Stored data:
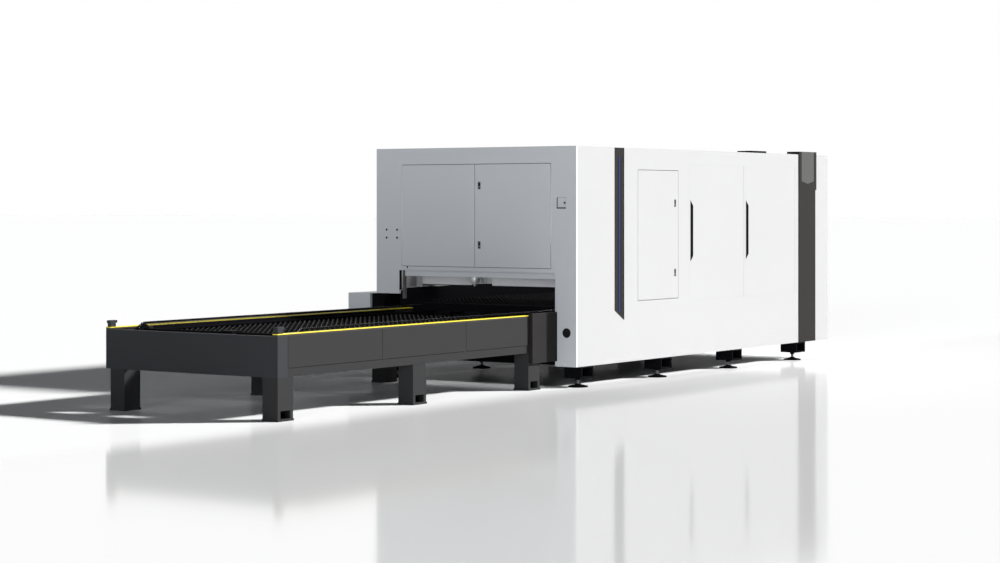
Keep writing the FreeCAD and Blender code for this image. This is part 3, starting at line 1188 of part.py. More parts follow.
def z_slide():
    """The plate that the head hangs on, with the nut round the screw."""
    x1 = SCREW_Z_X + 14
    z0, z1 = BEAM_Z0 + 60, BEAM_Z0 + BEAM_HEIGHT + 130
    plate = box(HEAD_X + 16, HEAD_X + 30, CARRIAGE_Y - 70, CARRIAGE_Y + 70, z0, z1)
    nut = box(HEAD_X + 30, x1, CARRIAGE_Y - 20, CARRIAGE_Y + 20, BEAM_Z0 + 150, BEAM_Z0 + 210)
    shoes = []
    for y in z_rail_places():
        for z in (BEAM_Z0 + 112, BEAM_Z0 + 230):
            shoe = box(HEAD_X + 30, x1, y - 16, y + 16, z, z + 40)
            shoes.append(shoe.cut(box(x1 - 10.5, x1 + 1, y - 8.4, y + 8.4, z - 1, z + 41)))
    start = (SCREW_Z_X, CARRIAGE_Y, BEAM_Z0 + 140)
    return fused([plate, nut] + shoes).cut(bore(SCREW_Z_R + TURNING_GAP, 90, start, Z_DIR))


def cutting_head():
    """The cutting head: a stepped body over a ceramic ring and a conical nozzle."""
    x, y, z = HEAD_X - 45, CARRIAGE_Y, NOZZLE_Z
    body = box(x - 48, HEAD_X + 16, y - 52, y + 52, z + 150, z + 330)
    lens_drawer = box(x - 40, x + 40, y - 64, y + 64, z + 96, z + 150)
    nozzle = [(0, 0), (4, 0), (15, 20), (15, 32), (26, 38), (34, 60), (34, 98), (0, 98)]
    collimator = [(0, 0), (38, 0), (38, 70), (22, 84), (22, 130), (12, 190), (0, 190)]
    round_parts = [turned(nozzle, (x, y, z), Z_DIR, 12), turned(collimator, (x, y, z + 328), Z_DIR, 12)]
    return fused([body, lens_drawer] + round_parts)


def build():
    """Write every node."""
    os.makedirs("parts", exist_ok=True)
    near_leaf, far_leaf = split_at_seam(END_DOORS, END_SEAM_Y)
    export("bed_frame", *bed_frame())
    export("levelling_feet", *levelling_feet())
    export("x_rails", *x_rails())
    export("pallet_tracks", *pallet_tracks())
    export("slag_trays", *slag_trays())
    export("housing_frame", *housing_frame())
    export("end_wall", end_wall())
    export("near_wall", near_wall())
    export("far_wall", far_wall())
    export("rear_wall", plain_wall(REAR_WALL, HOUSING_Y0, HOUSING_Y1))
    export("roof", roof())
    export("column_cover", column_cover())
    export("accent_strip", accent_strip())
    export("light_strip", light_outline(-4.5, -1))
    export("dust_duct", *dust_duct())
    export("roof_cover", roof_cover())
    export("flap_guides", *flap_guides())
    export("entry_flap", entry_flap())
    export("end_door_far", door_leaf(END_WALL, far_leaf, True))
    leaf = door_leaf(END_WALL, near_leaf, False)
    export("end_door_near", with_latches(leaf, END_WALL, END_LATCH_Y, END_LATCH_Z))
    for name, z in zip(("end_latch_upper", "end_latch_lower"), END_LATCH_Z):
        export(name, latch_paddle(END_WALL, END_LATCH_Y, z))
    service = door_leaf(NEAR_WALL, SERVICE_DOOR, False)
    export("service_door", with_latches(service, NEAR_WALL, SERVICE_LATCH_X, SERVICE_LATCH_Z))
    for name, z in zip(("service_latch_upper", "service_latch_lower"), SERVICE_LATCH_Z):
        export(name, latch_paddle(NEAR_WALL, SERVICE_LATCH_X, z))
    for name, opening in zip(("left", "right"), FRONT_DOORS):
        export("front_door_" + name, *front_door(opening))
        export("front_handle_" + name, *door_handle(opening))
    export("reset_button", reset_button())
    export("gantry_beam", gantry_beam())
    export("x_pinions", *x_pinions())
    export("beam_bellows", *beam_bellows())
    export("y_carriage", y_carriage())
    export("y_pinion", y_pinion())
    export("z_screw", z_screw())
    export("z_slide", z_slide())
    export("cutting_head", cutting_head())
    export("table_frame", *table_frame())
    export("table_end_panel", table_end_panel())
    export("table_side_panels", *table_side_panels())
    export("safety_strips", *safety_strips())
    export("cable_tray", cable_tray())
    export("end_stops", *end_stops())
    export("drive_cover", drive_cover())
    export("lift_frame", *lift_frame())
    export("lift_cylinders", *lift_cylinders())
    export("lift_rods", *lift_rods())
    export("drive_chains", chain_loop(-1), chain_loop(1))
    export("drive_shaft", *drive_shaft())
    export("tail_sprockets", *tail_sprockets())
    export("gearmotor", gearmotor())
    lower = UPPER_TRACK_Z - LEVEL_DROP
    pallets = (("outer", INNER_PALLET_X0 - PALLET_TRAVEL, lower), ("inner", INNER_PALLET_X0, UPPER_TRACK_Z))
    for name, x0, track_z in pallets:
        export(name + "_pallet_frame", *pallet_frame(x0, track_z))
        export(name + "_pallet_slats", *pallet_slats(x0, track_z))
        for end, x in zip(("front", "rear"), wheel_places(x0)):
            export(name + "_" + end + "_wheels", *wheel_pair(x, track_z))


build()
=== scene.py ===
"""Dresses the packed fiber laser cutting machine: studio, finishes and fine detail of each sub-assembly."""

import logging
import math
from dataclasses import dataclass, field
from enum import Enum
from typing import Iterator, Sequence

import bmesh
import bpy
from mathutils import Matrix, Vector


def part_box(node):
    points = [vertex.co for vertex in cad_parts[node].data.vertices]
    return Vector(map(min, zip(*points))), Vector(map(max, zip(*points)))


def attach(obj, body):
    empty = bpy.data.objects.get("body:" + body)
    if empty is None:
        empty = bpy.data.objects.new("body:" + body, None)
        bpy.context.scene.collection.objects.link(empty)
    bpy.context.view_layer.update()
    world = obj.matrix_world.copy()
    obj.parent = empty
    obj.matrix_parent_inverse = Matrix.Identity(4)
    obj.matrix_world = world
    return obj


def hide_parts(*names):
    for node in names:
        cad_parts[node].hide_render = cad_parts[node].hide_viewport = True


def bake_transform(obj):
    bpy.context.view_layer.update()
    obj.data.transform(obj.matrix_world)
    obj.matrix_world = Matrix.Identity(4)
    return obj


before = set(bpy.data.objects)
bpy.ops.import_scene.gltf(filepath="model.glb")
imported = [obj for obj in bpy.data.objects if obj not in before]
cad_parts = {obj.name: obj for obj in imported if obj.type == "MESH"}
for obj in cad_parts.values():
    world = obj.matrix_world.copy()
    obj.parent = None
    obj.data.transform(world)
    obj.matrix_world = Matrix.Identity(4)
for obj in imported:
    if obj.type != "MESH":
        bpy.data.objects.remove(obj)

LOG = logging.getLogger("scene")
Colour = tuple[float, float, float]
Point = tuple[float, float, float]
Profile = Sequence[tuple[float, float]]

UP = Vector((0.0, 0.0, 1.0))
ALONG = Vector((1.0, 0.0, 0.0))
ACROSS = Vector((0.0, 1.0, 0.0))
TABLE_MIDDLE = -0.155


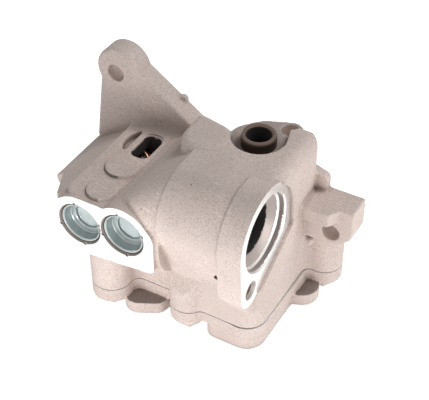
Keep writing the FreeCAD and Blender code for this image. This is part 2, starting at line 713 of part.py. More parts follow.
def pump_housing():
    solids = [joint_outline(SEAM_Z, LEDGE_Z), suction_block(), inlet_collar()]
    _, left_case = case_corners()
    solids.append(belt_along_z(left_case, SEAM_Z, RELIEF_Z - PLUG_R - 1.0))
    solids += valve_body()
    solids.append(chamber_ramp())
    solids += screw_bosses()
    block = solids[0].multiFuse(solids[1:])
    behind = Part.makeBox(
        -REAR_STEP_LEFT_X,
        2 * REAR_Y,
        HUMP_TOP_Z - REAR_STEP_Z + 1.0,
        V(REAR_STEP_LEFT_X, REAR_STEP_Y, REAR_STEP_Z),
    )
    beside = Part.makeBox(
        BESIDE_RIGHT_X - BESIDE_LEFT_X,
        REAR_STEP_Y - BESIDE_FRONT_Y,
        HUMP_TOP_Z - REAR_STEP_Z + 1.0,
        V(BESIDE_LEFT_X, BESIDE_FRONT_Y, REAR_STEP_Z),
    )
    casting = block.cut(behind.fuse(beside)).multiFuse([hump(), outlet_ear()] + mounting_arm() + mounting_lug())
    cuts = machined_faces() + oil_ways() + valve_bores() + gear_pocket() + shaft_bores() + joint_holes()
    return casting.cut(cuts[0].multiFuse(cuts[1:])).removeSplitter()


def cover_outline(low, high):
    """The joint outline, standing a little out of the housing along the right side."""
    slab = joint_outline(low, high)
    proud = belt_along_z(
        [
            (SIDE_X - CORNER_R, FRONT_Y + CORNER_R, CORNER_R + COVER_PROUD / 2),
            (SIDE_X - CASE_CORNER_R, REAR_Y - CASE_CORNER_R, CASE_CORNER_R + COVER_PROUD),
        ],
        low,
        high,
    )
    return slab.fuse(proud).removeSplitter()


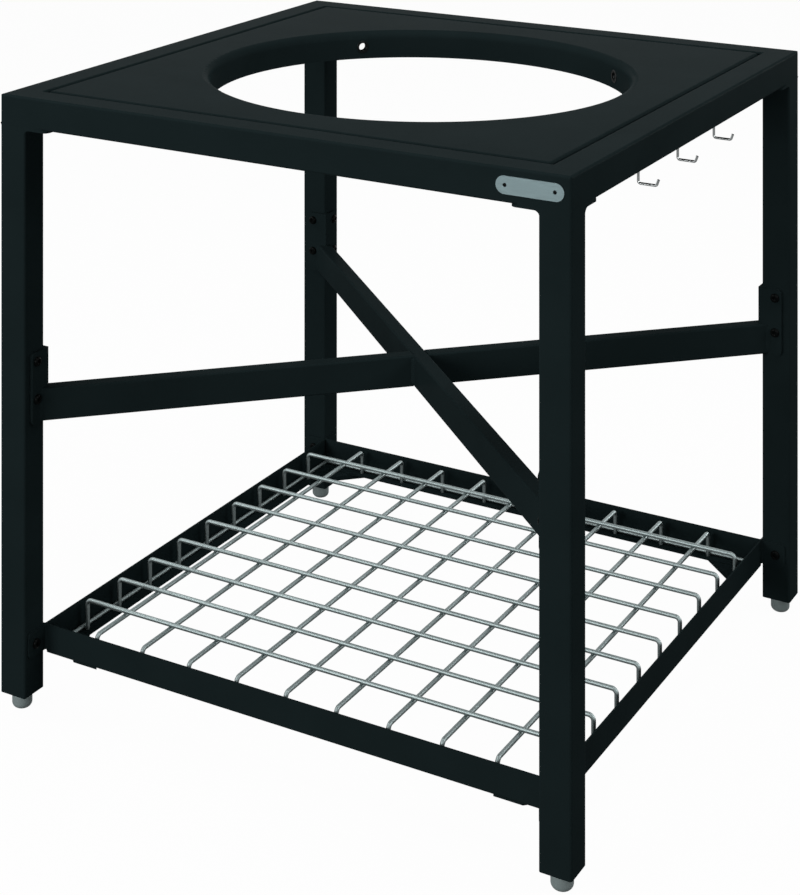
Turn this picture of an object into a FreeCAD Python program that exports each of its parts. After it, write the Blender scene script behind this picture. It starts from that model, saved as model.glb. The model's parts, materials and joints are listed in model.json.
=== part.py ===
import FreeCAD, Part
import math
import os

V = FreeCAD.Vector

# Kamado grill table in millimetres. X runs right along the front, Y to the back and Z up.
# The origin is on the floor under the middle of the table.

# Whole table
table_side = 760.0
table_height = 755.0

# Square steel tube of the legs and the top frame
tube_size = 38.0
tube_wall = 2.0
tube_round = 3.0

# Drop-in top panel with its turned-down collar
panel_gap = 4.0
panel_sheet = 2.5
panel_bend = 3.5
panel_skirt = 20.0
collar_radius = 270.0
collar_roll = 10.0
collar_depth = 37.5
collar_insert_drop = 21.0
collar_insert_count = 4

# Angle bars inside the top frame that the panel rests on
ledge_size = 15.0
ledge_sheet = 3.0
ledge_bend = 4.0
ledge_length = 600.0
ledge_seat_gap = 0.3

# Plates that join the legs to the top frame
head_plate_sheet = 3.0
head_tab_length = 33.5
head_tab_round = 8.0

# Flush threaded inserts and the button-head bolts that they hold
insert_length = 13.0
thread_clearance = 0.05
bolt_clearance = 0.4
frame_bolt_radius = 4.0
frame_bolt_head_radius = 7.0
frame_bolt_head_height = 4.4
frame_insert_radius = 5.5
small_bolt_radius = 3.0
small_bolt_head_radius = 6.0
small_bolt_head_height = 3.6
small_insert_radius = 4.5
collar_bolt_radius = 5.5
collar_insert_radius = 7.0
collar_insert_length = 10.0
bolt_grip = 9.0
bolt_head_rim = 1.2
bolt_head_flat = 0.6

# Cross brace of rectangular tube
brace_top = 391.5
brace_tube_height = 40.0
brace_tube_width = 20.0
brace_wall = 2.0
brace_round = 2.5

# Angle brackets that bolt the brace to the legs
bracket_sheet = 4.0
bracket_reach = 32.0
bracket_height = 88.0
bracket_edge_round = 1.0
bracket_root_round = 2.0
bracket_round = 6.0
bracket_low_bolt = 30.0
bracket_bolt_pitch = 46.5

# Shelf frame: four folded walls with ears at their ends
shelf_top = 98.0
shelf_height = 35.5
shelf_sheet = 2.0
shelf_lip = 22.0
shelf_lip_bend = 3.0
shelf_mitre_gap = 0.3
ear_reach = 32.0
ear_bend = 4.0
ear_rise = 4.5
ear_round = 5.0
ear_screw_height = 82.0

# Flat bars under the shelf's corners
gusset_sheet = 6.0
gusset_width = 25.0
gusset_setback = 47.0
gusset_inset = 8.0

# Lift-out wire grid
wire_radius = 2.75
wire_bend = 6.0
wire_rows = 9
wire_edge_cell = 58.8
wire_layer_gap = 0.05
grid_top = 104.25
grid_wall_gap = 2.6
grid_seat_gap = 0.3

# Tool hooks under the right rail
hook_wire_radius = 1.6
hook_bend = 3.0
hook_pitch = 126.0
hook_count = 3
hook_inset = 10.0
hook_drop = 30.2
hook_arm = 22.3
hook_tip_rise = 7.0
hook_tip_lean = 2.5
hook_insert_radius = 3.0
hook_insert_length = 10.0

# Bare plate riveted to the front rail
badge_length = 79.0
badge_height = 19.5
badge_sheet = 1.0
badge_inset = 47.5
badge_drop = 18.7
rivet_pitch = 58.0
rivet_radius = 1.2
rivet_head_radius = 2.2
rivet_head_height = 0.8
rivet_grip = 4.0

# Levelling feet: a glide turns on a stud, which screws into a plug in the leg
foot_height = 20.8
foot_radius = 12.4
foot_round = 7.0
foot_top_gap = 0.3
stud_radius = 5.0
stud_length = 38.0
stud_disc_radius = 8.5
stud_disc_height = 6.0
stud_clearance = 0.05
plug_length = 25.0
plug_clearance = 0.05

# Places that follow from the sizes above
half_side = table_side / 2
inner_face = half_side - tube_size
tube_axis = half_side - tube_size / 2
rail_under = table_height - tube_size
leg_top = rail_under - head_plate_sheet
frame_bolt_place = inner_face - head_tab_length / 2
bracket_face = inner_face - bracket_sheet
bracket_foot = brace_top - brace_tube_height
bracket_bolt_heights = [
    bracket_foot + bracket_low_bolt,
    bracket_foot + bracket_low_bolt + bracket_bolt_pitch,
]
shelf_foot = shelf_top - shelf_height
shelf_inside = inner_face - shelf_sheet
lip_top = shelf_foot + shelf_sheet
panel_half = inner_face - panel_gap
skirt_foot = table_height - panel_skirt
ledge_top = skirt_foot - ledge_seat_gap
rim_axis = shelf_inside - grid_wall_gap - wire_radius
drop_axis = rim_axis - 2 * wire_radius
wire_foot = lip_top + grid_seat_gap
wire_pitch = 2 * (drop_axis - wire_edge_cell) / (wire_rows - 1)
cross_wire_height = grid_top - wire_radius
long_wire_height = cross_wire_height - 2 * wire_radius - wire_layer_gap
hook_axis = inner_face + hook_inset
badge_middle = half_side - badge_inset
badge_height_above_floor = table_height - badge_drop
small_insert_hole = small_insert_radius + thread_clearance
frame_insert_hole = frame_insert_radius + thread_clearance
hook_insert_hole = hook_insert_radius + thread_clearance
collar_insert_hole = collar_insert_radius + thread_clearance
overshoot = 1.0

side_names = ["front", "right", "back", "left"]
corner_names = ["back_right", "back_left", "front_left", "front_right"]


# Shared shapes

def rounded_wire(corners, closed):
    """Join (point, radius) corners by straight edges and round each corner by its radius."""
    count = len(corners)
    turns = []
    for index, (here, radius) in enumerate(corners):
        is_end = not closed and index in (0, count - 1)
        if is_end or radius == 0:
            turns.append((here, here, None))
            continue
        back = (corners[index - 1][0] - here).normalize()
        ahead = (corners[(index + 1) % count][0] - here).normalize()
        half_angle = back.getAngle(ahead) / 2
        reach = radius / math.tan(half_angle)
        centre = here + (back + ahead).normalize() * (radius / math.sin(half_angle))
        middle = centre + (here - centre).normalize() * radius
        turns.append((here + back * reach, here + ahead * reach, middle))
    edges = []
    for index, (start, end, middle) in enumerate(turns):
        if middle is not None:
            edges.append(Part.Arc(start, middle, end).toShape())
        is_last = index == count - 1
        following = turns[(index + 1) % count][0]
        if not (is_last and not closed) and (following - end).Length > 1e-6:
            edges.append(Part.makeLine(end, following))
    return Part.Wire(edges)


def flat_plate(corners, low, high):
    """Extrude (x, y, radius) corners from the height low to the height high."""
    wire = rounded_wire([(V(x, y, low), radius) for x, y, radius in corners], True)
    return Part.Face(wire).extrude(V(0, 0, high - low))


def profile_along_x(corners, start, end):
    """Extrude (y, z, radius) corners along X."""
    wire = rounded_wire([(V(start, y, z), radius) for y, z, radius in corners], True)
    return Part.Face(wire).extrude(V(end - start, 0, 0))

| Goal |
Extract the span of lines that starts with the line containing "713 of part.py. More parts follow." and ends with the line containing "return slab.fuse(proud).removeSplitter()". Keep it exact and add nothing.

| Response to the task |
Keep writing the FreeCAD and Blender code for this image. This is part 2, starting at line 713 of part.py. More parts follow.
def pump_housing():
    solids = [joint_outline(SEAM_Z, LEDGE_Z), suction_block(), inlet_collar()]
    _, left_case = case_corners()
    solids.append(belt_along_z(left_case, SEAM_Z, RELIEF_Z - PLUG_R - 1.0))
    solids += valve_body()
    solids.append(chamber_ramp())
    solids += screw_bosses()
    block = solids[0].multiFuse(solids[1:])
    behind = Part.makeBox(
        -REAR_STEP_LEFT_X,
        2 * REAR_Y,
        HUMP_TOP_Z - REAR_STEP_Z + 1.0,
        V(REAR_STEP_LEFT_X, REAR_STEP_Y, REAR_STEP_Z),
    )
    beside = Part.makeBox(
        BESIDE_RIGHT_X - BESIDE_LEFT_X,
        REAR_STEP_Y - BESIDE_FRONT_Y,
        HUMP_TOP_Z - REAR_STEP_Z + 1.0,
        V(BESIDE_LEFT_X, BESIDE_FRONT_Y, REAR_STEP_Z),
    )
    casting = block.cut(behind.fuse(beside)).multiFuse([hump(), outlet_ear()] + mounting_arm() + mounting_lug())
    cuts = machined_faces() + oil_ways() + valve_bores() + gear_pocket() + shaft_bores() + joint_holes()
    return casting.cut(cuts[0].multiFuse(cuts[1:])).removeSplitter()


def cover_outline(low, high):
    """The joint outline, standing a little out of the housing along the right side."""
    slab = joint_outline(low, high)
    proud = belt_along_z(
        [
            (SIDE_X - CORNER_R, FRONT_Y + CORNER_R, CORNER_R + COVER_PROUD / 2),
            (SIDE_X - CASE_CORNER_R, REAR_Y - CASE_CORNER_R, CASE_CORNER_R + COVER_PROUD),
        ],
        low,
        high,
    )
    return slab.fuse(proud).removeSplitter()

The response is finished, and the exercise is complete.